▸ **PROBLEM DETAILS**: Exactly reproduce the lines from the one holding "obj.data.transform(world)" through the final line of the listing below, with both ends included and nothing else.

▸ **DATA LINES**:

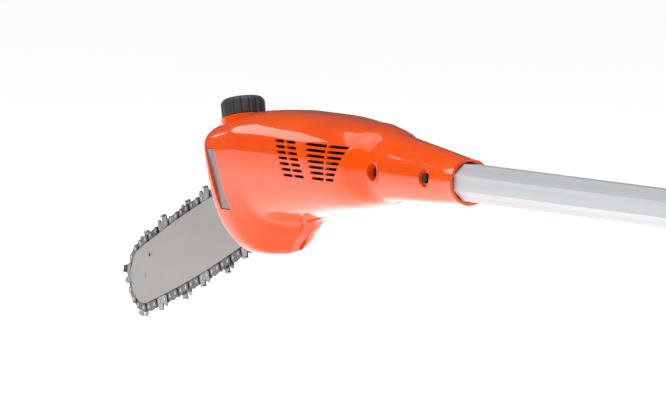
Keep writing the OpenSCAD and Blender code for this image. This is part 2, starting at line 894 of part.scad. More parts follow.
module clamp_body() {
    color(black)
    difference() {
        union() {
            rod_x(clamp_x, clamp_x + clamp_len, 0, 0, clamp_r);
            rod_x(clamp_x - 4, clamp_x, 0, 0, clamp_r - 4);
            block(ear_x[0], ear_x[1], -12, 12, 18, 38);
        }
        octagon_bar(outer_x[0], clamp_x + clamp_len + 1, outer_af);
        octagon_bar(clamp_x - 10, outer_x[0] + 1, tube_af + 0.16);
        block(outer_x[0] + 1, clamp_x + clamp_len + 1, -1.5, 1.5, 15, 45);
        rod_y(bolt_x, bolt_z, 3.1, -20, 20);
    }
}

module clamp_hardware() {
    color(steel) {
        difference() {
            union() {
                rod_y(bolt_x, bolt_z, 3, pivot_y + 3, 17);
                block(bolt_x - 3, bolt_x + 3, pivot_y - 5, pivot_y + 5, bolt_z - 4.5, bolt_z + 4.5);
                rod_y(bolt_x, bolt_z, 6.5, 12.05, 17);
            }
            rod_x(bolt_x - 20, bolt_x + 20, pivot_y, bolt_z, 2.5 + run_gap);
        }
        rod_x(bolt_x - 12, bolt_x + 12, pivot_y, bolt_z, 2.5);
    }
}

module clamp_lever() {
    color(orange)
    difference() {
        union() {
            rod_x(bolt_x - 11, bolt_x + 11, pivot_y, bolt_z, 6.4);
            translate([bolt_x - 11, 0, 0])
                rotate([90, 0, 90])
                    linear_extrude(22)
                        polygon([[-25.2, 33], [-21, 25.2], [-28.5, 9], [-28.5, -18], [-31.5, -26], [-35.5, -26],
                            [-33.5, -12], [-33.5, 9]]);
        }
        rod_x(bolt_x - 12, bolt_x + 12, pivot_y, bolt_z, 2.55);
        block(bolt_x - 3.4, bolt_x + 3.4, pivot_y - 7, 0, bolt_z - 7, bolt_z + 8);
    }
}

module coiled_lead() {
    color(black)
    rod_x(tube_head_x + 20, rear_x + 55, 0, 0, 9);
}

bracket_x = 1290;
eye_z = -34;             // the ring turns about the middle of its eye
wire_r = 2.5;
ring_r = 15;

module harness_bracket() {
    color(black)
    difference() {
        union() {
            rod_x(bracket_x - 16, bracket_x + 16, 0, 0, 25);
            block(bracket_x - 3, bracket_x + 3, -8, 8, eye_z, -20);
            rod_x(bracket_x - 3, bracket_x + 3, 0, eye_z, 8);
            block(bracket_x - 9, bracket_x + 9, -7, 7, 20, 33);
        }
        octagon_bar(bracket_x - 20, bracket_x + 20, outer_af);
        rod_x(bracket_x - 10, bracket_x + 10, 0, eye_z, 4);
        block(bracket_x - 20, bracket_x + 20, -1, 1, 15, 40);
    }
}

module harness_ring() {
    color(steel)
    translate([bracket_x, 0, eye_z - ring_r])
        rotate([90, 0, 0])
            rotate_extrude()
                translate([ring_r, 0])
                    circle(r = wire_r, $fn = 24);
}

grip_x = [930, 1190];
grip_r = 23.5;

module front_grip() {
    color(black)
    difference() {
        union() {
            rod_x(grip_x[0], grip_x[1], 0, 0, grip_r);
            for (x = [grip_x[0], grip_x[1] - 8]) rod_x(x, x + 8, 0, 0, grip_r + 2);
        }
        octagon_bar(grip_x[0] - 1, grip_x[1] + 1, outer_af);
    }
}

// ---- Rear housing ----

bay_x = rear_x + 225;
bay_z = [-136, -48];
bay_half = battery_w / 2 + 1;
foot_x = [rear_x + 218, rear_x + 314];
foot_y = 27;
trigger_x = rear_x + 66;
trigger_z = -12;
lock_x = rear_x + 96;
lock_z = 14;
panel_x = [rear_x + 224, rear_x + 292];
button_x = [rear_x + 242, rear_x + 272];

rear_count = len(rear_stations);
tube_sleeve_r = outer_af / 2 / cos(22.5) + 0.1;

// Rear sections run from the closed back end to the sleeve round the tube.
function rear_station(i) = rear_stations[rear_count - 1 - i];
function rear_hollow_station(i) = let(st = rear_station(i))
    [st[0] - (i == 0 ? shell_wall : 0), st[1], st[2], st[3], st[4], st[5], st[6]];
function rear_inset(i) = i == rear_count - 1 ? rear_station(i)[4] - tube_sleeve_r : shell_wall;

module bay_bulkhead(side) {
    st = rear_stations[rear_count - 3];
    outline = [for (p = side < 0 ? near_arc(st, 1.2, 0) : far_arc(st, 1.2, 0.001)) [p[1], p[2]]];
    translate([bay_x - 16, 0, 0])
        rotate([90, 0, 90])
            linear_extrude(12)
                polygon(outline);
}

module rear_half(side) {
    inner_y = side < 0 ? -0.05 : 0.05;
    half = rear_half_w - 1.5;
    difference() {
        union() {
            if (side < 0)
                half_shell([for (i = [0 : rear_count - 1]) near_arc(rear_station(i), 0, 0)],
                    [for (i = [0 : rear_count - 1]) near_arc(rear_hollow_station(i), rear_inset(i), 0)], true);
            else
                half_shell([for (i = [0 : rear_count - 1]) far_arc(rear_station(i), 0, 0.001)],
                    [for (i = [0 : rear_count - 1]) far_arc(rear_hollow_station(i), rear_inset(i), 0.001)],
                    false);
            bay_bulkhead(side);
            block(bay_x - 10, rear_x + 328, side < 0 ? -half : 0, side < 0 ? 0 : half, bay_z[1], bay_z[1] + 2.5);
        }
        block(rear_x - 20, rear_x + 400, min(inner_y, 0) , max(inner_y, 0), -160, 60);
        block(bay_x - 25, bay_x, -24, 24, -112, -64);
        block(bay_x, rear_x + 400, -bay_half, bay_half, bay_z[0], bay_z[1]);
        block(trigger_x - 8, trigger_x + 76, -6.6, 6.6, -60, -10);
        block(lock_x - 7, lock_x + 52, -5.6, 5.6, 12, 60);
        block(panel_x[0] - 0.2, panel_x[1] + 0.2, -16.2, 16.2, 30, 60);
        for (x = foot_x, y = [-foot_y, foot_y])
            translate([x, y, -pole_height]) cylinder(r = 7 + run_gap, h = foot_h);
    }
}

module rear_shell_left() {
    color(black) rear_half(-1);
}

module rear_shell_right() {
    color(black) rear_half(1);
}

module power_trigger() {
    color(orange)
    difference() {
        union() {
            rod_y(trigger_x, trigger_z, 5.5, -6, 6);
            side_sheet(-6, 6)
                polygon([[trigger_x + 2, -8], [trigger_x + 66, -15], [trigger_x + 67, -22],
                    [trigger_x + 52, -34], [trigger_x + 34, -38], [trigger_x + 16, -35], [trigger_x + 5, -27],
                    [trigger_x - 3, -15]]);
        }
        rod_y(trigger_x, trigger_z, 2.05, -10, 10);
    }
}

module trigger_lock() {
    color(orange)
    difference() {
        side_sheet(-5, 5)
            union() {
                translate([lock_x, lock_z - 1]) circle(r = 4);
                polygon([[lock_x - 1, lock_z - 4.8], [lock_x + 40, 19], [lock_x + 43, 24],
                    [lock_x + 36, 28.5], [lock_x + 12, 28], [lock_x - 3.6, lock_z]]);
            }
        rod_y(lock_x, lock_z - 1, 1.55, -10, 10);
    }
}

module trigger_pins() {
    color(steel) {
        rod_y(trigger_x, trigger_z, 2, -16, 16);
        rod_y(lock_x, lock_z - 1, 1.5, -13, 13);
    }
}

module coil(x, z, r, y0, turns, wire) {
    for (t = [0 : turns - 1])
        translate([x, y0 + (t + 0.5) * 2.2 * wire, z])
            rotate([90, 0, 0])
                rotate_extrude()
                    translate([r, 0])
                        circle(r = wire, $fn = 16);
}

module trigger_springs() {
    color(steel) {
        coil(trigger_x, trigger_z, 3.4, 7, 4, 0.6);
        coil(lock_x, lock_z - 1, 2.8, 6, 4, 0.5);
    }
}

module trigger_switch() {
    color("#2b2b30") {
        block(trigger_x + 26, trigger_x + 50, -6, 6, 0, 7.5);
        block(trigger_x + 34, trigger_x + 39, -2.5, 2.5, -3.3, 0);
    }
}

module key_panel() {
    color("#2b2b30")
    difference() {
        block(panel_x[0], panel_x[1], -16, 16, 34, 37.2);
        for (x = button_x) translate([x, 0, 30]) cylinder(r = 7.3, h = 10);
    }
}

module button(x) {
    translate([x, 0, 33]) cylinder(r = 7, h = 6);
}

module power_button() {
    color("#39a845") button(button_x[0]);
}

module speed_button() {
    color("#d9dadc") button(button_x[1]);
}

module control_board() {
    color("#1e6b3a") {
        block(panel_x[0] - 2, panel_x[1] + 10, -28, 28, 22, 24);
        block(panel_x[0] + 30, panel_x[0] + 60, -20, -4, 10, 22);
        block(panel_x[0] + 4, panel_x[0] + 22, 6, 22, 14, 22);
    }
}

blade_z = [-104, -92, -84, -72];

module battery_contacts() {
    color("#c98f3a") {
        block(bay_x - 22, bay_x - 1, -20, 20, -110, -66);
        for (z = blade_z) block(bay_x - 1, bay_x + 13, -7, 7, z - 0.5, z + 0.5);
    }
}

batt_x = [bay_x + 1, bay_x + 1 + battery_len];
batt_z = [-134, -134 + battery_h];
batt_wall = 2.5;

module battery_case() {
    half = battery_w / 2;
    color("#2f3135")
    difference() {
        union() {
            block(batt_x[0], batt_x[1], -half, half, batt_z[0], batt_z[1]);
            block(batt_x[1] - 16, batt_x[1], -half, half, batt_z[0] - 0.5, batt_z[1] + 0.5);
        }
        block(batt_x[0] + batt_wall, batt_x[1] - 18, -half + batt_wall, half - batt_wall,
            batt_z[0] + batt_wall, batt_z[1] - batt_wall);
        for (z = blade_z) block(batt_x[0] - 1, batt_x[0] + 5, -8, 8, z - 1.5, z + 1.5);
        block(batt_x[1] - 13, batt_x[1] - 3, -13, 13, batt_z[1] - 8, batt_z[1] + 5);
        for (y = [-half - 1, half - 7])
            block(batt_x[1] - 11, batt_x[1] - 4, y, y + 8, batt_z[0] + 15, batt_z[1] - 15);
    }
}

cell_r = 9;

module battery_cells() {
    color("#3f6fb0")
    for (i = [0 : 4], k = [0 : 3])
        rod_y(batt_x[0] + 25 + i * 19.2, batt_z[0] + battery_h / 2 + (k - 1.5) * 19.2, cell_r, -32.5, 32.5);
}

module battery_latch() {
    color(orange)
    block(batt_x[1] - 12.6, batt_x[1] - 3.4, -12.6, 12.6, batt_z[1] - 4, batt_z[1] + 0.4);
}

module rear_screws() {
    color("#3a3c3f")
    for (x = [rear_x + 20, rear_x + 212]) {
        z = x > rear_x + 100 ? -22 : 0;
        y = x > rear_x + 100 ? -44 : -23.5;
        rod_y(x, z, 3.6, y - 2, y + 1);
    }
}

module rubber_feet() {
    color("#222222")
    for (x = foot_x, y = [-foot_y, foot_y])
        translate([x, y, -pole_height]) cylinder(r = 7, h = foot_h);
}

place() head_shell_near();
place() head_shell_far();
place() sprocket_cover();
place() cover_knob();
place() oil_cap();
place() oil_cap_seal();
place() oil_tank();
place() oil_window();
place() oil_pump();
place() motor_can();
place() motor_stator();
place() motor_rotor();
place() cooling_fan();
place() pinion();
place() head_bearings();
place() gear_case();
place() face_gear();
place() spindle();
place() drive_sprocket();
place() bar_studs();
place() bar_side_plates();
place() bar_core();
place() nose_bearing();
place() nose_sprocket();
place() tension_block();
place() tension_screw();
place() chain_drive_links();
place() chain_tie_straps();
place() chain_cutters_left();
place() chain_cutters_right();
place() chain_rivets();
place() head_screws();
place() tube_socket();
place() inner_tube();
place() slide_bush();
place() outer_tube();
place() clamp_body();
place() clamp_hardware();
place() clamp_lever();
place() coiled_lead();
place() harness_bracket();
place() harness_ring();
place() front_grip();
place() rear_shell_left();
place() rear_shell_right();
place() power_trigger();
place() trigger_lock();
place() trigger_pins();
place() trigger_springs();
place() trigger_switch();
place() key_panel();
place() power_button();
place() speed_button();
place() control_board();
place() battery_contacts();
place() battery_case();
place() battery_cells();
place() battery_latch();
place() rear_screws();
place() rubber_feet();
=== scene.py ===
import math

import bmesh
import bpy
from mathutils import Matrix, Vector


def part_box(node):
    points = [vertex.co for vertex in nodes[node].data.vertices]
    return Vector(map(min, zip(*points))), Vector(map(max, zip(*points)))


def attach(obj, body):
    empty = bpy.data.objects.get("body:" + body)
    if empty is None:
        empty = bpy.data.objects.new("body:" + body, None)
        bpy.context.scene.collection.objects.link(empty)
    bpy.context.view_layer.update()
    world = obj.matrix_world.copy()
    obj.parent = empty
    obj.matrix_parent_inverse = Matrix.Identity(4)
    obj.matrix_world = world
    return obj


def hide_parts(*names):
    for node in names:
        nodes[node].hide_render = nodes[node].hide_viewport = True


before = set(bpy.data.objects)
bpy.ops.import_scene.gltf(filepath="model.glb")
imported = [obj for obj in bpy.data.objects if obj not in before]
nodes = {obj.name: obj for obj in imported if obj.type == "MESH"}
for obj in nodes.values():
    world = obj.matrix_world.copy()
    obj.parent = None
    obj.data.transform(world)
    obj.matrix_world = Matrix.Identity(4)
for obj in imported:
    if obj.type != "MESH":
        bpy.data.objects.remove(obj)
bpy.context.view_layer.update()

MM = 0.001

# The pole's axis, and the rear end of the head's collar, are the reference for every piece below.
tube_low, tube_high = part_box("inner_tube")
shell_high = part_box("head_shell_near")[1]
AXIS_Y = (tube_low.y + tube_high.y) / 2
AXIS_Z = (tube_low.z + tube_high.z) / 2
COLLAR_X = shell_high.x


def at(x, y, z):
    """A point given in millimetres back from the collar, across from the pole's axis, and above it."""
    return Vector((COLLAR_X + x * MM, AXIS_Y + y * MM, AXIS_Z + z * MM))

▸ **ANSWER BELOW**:
    obj.data.transform(world)
    obj.matrix_world = Matrix.Identity(4)
for obj in imported:
    if obj.type != "MESH":
        bpy.data.objects.remove(obj)
bpy.context.view_layer.update()

MM = 0.001

# The pole's axis, and the rear end of the head's collar, are the reference for every piece below.
tube_low, tube_high = part_box("inner_tube")
shell_high = part_box("head_shell_near")[1]
AXIS_Y = (tube_low.y + tube_high.y) / 2
AXIS_Z = (tube_low.z + tube_high.z) / 2
COLLAR_X = shell_high.x


def at(x, y, z):
    """A point given in millimetres back from the collar, across from the pole's axis, and above it."""
    return Vector((COLLAR_X + x * MM, AXIS_Y + y * MM, AXIS_Z + z * MM))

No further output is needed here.